Nathan has been a regular contributor to The Information Daily, The Sunday Times, BBC Radio 4, Television Today, Design Week and a number of technical and business publications including Public Service Digital.
In business, as in life, the only thing that is constant is change. In 1938 Paul Chaume owned a small-holding in the Côte-d'Or in central France. His life, in a lost valley sandwiched between Champagne and Burgundy, was perfect. He had a wife and daughter. His business model and lifestyle were founded on certainties that had existed, unchanged, for hundreds of years.
Paul had enough land to keep a few cows. They kept hens and geese. And they reared pigs which Paul slaughtered himself bartering the carcases to the local butcher for a supply of charcuterie some of which they ate and some of which he sold.
Paul also made clogs, for in 1938 many farmers and labourers still wore clogs to work. The clogs generated some useful cash. And he had 70 apple trees set out on terraces climbing the hill behind his house. Building the terraces had been started by his great-grandfather and improved and expanded by each succeeding generation. The terraces used land that otherwise would never be productive. Paul sold or bartered some of the apples, fed some to his family and fed the windfalls to his pigs. But most of the apples he pressed and made into cider and most of the cider he distilled into brandy in a still that stood in a small shed behind the clog workshop. Calvados in all but région d'origine.
The distilling was completely legal for Paul's family had the historic right to distil spirits traditionally granted to one family in each French village. He paid no duty on this homemade aquavit. By law he could sell his calvados within the village but not ship it for sale outside the village boundaries. This restriction controlled both the volume of calvados produced and the price Paul could charge. The regulation of this antique system was extremely light touch and there were "refinements" to the system that no one bothered to regulate. The distilling family in the next village, by a wonderful coincidence, did not make their calvados from apples but instead grew and processed pears. Each year Paul would swap half his production for half his neighbour's production. No money changed hands, no tax was due, no law was broken but Paul had a wider range of products to enjoy and to offer his captive market.
His life was built on certainties. His right to distil went back hundreds of years. Farm workers always needed clogs. Pigs processed rubbish into meat and money. Half his living and the wonderful lifestyle that came with it involved no monetary transaction and therefore did not need to bother the taxman.

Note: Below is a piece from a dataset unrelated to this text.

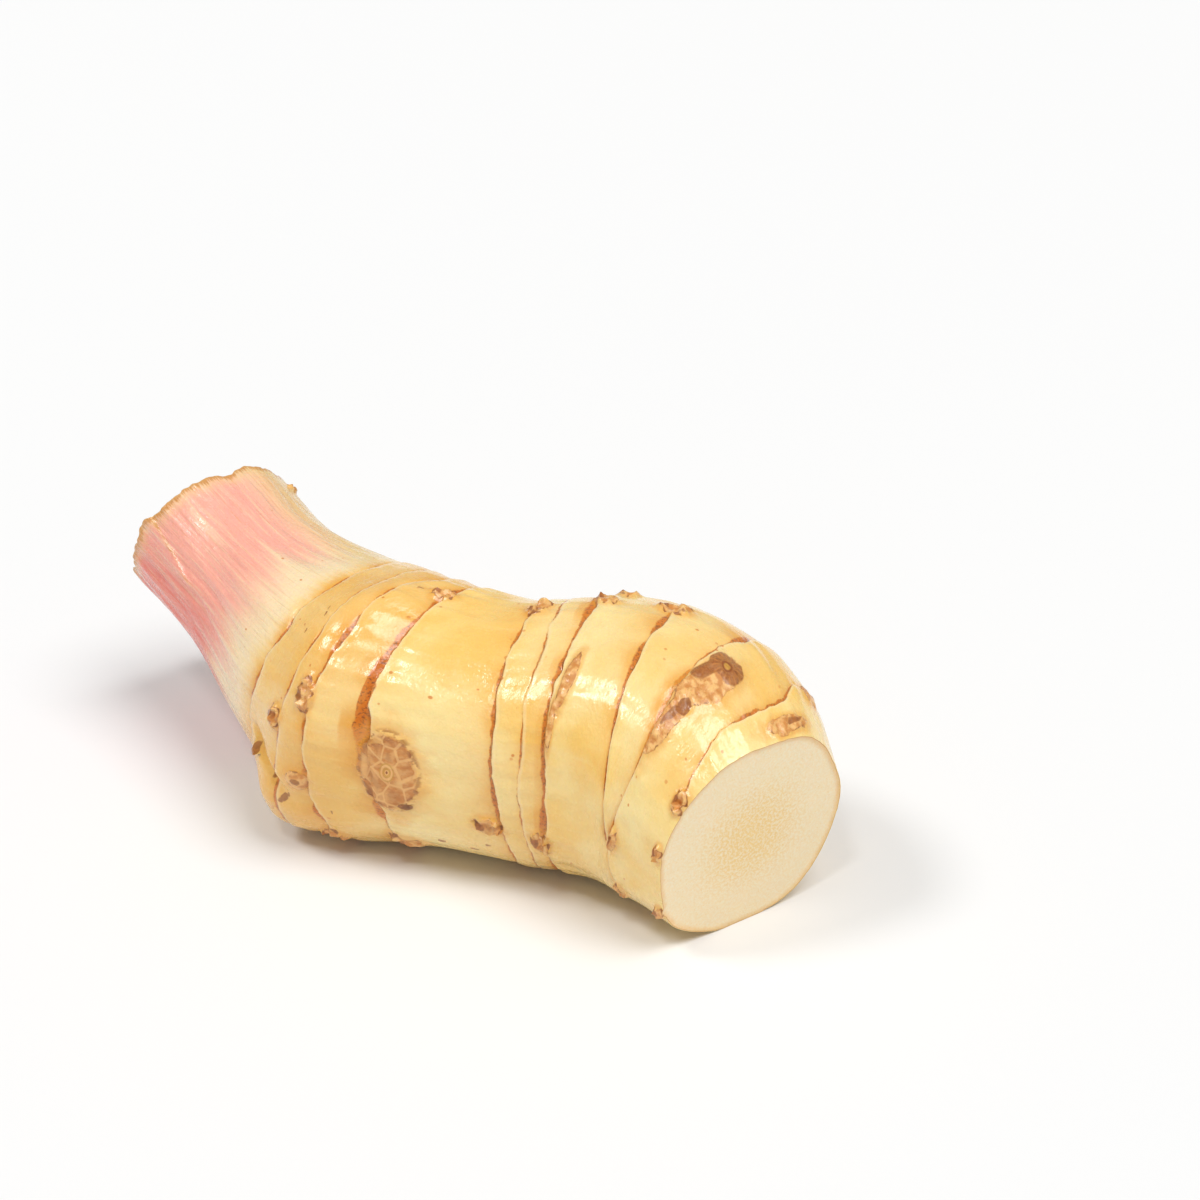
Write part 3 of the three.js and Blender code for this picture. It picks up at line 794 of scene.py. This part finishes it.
    # Gloss: waxy skin, dull cork and flesh.
    gloss = s.step(s.noise(roll, 0.6, 2, 0.6), 0.3, 0.7, 0.17, 0.32)
    gloss = s.add(gloss, s.times(on_cork, 0.22))
    gloss = s.add(gloss, s.times(on_cut, 0.20))
    gloss = s.add(gloss, s.times(on_torn, 0.3))
    s.link(gloss, s.shader.inputs["Roughness"])

    # Fine relief: soft wrinkles on the body, fibres on the stub, grain on cork and flesh.
    skin_part = s.times(s.math("SUBTRACT", 1.0, on_cut), s.math("SUBTRACT", 1.0, on_torn))
    swirl = s.noise(s.scaled(roll, 1.0, 1.0, 1.5), 0.8, 2, 0.6)
    height = s.times(s.times(swirl, skin_part), 0.9)
    height = s.add(height, s.times(s.times(fibre, on_stub), 1.5))
    height = s.add(height, s.times(s.times(fibre_fine, on_stub), 0.7))
    height = s.add(height, s.times(s.times(crumb, on_cork), 1.2))
    height = s.add(height, s.times(s.times(fibres, on_cut), 0.8))
    height = s.add(height, s.times(s.times(crumb, on_torn), 1.2))
    normal = s.bump(height, 0.55, 0.00022)
    s.link(normal, s.shader.inputs["Normal"])

    s.shader.inputs["Subsurface Weight"].default_value = 0.3
    s.shader.inputs["Subsurface Radius"].default_value = (1.0, 0.72, 0.42)
    s.shader.inputs["Subsurface Scale"].default_value = 0.0016
    s.shader.inputs["Specular IOR Level"].default_value = 0.5
    s.shader.inputs["Coat Weight"].default_value = 0.35
    s.shader.inputs["Coat Roughness"].default_value = 0.12
    return s.material


root.data.materials.append(skin_material())
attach(root, "root")
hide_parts(NODE)


# ---------------------------------------------------------------- floor, light and camera
def floor_material():
    """Plain, nearly even white."""
    s = Shade("floor")
    coords = s.tree.nodes.new("ShaderNodeTexCoord").outputs["Object"]
    tone = s.mix(s.noise(coords, 3.0, 2, 0.5), (0.845, 0.845, 0.845, 1), (0.86, 0.86, 0.86, 1))
    s.link(tone, s.shader.inputs["Base Color"])
    s.shader.inputs["Roughness"].default_value = 0.8
    s.shader.inputs["Specular IOR Level"].default_value = 0.2
    return s.material


span = float((cad_high - cad_low).max())
FLOOR_HALF = 30 * span
floor_mesh = bpy.data.meshes.new("floor")
corners = [(-1, -1), (1, -1), (1, 1), (-1, 1)]
floor_mesh.from_pydata(
    [(x * FLOOR_HALF, y * FLOOR_HALF, float(cad_low[2])) for x, y in corners], [], [(0, 1, 2, 3)])
floor_mesh.materials.append(floor_material())
floor = bpy.data.objects.new("floor", floor_mesh)
bpy.context.scene.collection.objects.link(floor)

middle = Vector(((cad_low + cad_high) / 2).tolist())
LIGHT_DISTANCE = 5.0  # in root lengths


def soft_light(name, azimuth, elevation, spread, power, tint):
    """A distant studio light, as soft as its spread in degrees is wide."""
    light = bpy.data.lights.new(name, "SUN")
    light.angle = math.radians(spread)
    light.energy = power
    light.color = tint
    holder = bpy.data.objects.new(name, light)
    a, e = math.radians(azimuth), math.radians(elevation)
    back = Vector((math.sin(a) * math.cos(e), -math.cos(a) * math.cos(e), math.sin(e)))
    holder.location = middle + back * LIGHT_DISTANCE * span
    holder.rotation_mode = "QUATERNION"
    holder.rotation_quaternion = (-back).to_track_quat("-Z", "Y")
    bpy.context.scene.collection.objects.link(holder)


# Name, azimuth and elevation, spread in degrees, power and tint.
soft_light("key", 94, 64, 34, 1.8, (1.0, 1.0, 0.99))
soft_light("window", -42, 55, 15, 0.85, (1.0, 1.0, 1.0))
soft_light("lamp", 18, 62, 8, 0.4, (1.0, 1.0, 1.0))

world = bpy.data.worlds.new("studio")
world.use_nodes = True
world.node_tree.nodes["Background"].inputs["Color"].default_value = (1.0, 1.0, 1.0, 1.0)
world.node_tree.nodes["Background"].inputs["Strength"].default_value = 0.31
scene = bpy.context.scene
scene.world = world
scene.view_settings.view_transform = "Standard"

# The camera looks down at 30 degrees from the right of the front, with a long lens. It aims
# above and behind the root, which leaves the root low and to the left of the picture.
AZIMUTH = 40.0
ELEVATION = 30.0
LENS_MM = 100.0
DISTANCE = 4.45 * span
AIM_BEHIND = Vector((0.012, 0.282, 0.184)) * span

camera_data = bpy.data.cameras.new("camera")
camera_data.lens = LENS_MM
camera_data.sensor_width = 36.0
camera_data.clip_start = 0.01
camera = bpy.data.objects.new("camera", camera_data)
bpy.context.scene.collection.objects.link(camera)
a, e = math.radians(AZIMUTH), math.radians(ELEVATION)
back = Vector((math.sin(a) * math.cos(e), -math.cos(a) * math.cos(e), math.sin(e)))
aim = Vector((middle.x, middle.y, float(cad_low[2]))) + AIM_BEHIND
camera.location = aim + back * DISTANCE
camera.rotation_mode = "QUATERNION"
camera.rotation_quaternion = (-back).to_track_quat("-Z", "Y")
scene.camera = camera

In May 1940 Paul Chaume, fighting for France, was taken prisoner by the German army advancing on Paris. He didn't see his wife Cecile and their daughter Helene for nearly six years. When the German surrender came in May 1945 he was working, as forced labour, in a forest in the north of Westphalia. He was safe and quite fit though three or four stone under-weight. It took him six months to walk home.
For a while he rested then tidied up the workshop and began to think about making clogs again. Sitting at the workbench on a tall stool he had made for himself, with the clog in the picture above in his hands, he looked out of the workshop window at the people of his village as they walked to the fields. Each of them, he noticed, wore army boots, good quality army boots, taken from the piles of surplus boots left behind all over Europe as the soldiers had died and gone to their graves or survived and gone home.
The clog business had disappeared in five short cataclysmic years. And all too soon the French state and the European Common Market would frame laws designed to stop the untaxed, unregulated production of alcohol and the keeping and slaughtering of a few, hand reared, pigs was rendered no longer viable by changes to the health and safety laws.
Paul's small family business was history and the proof, if proof were needed, came in the 1990s when the curators of the French national museum service came and dismantled the workshop and the still room and took it all to Paris where it was reassembled and exhibited in a showroom window on one of the Grands Boulevards all sponsored by Crédit Agricole
In business as in life the only thing that is certain is uncertainty, the only constant is change.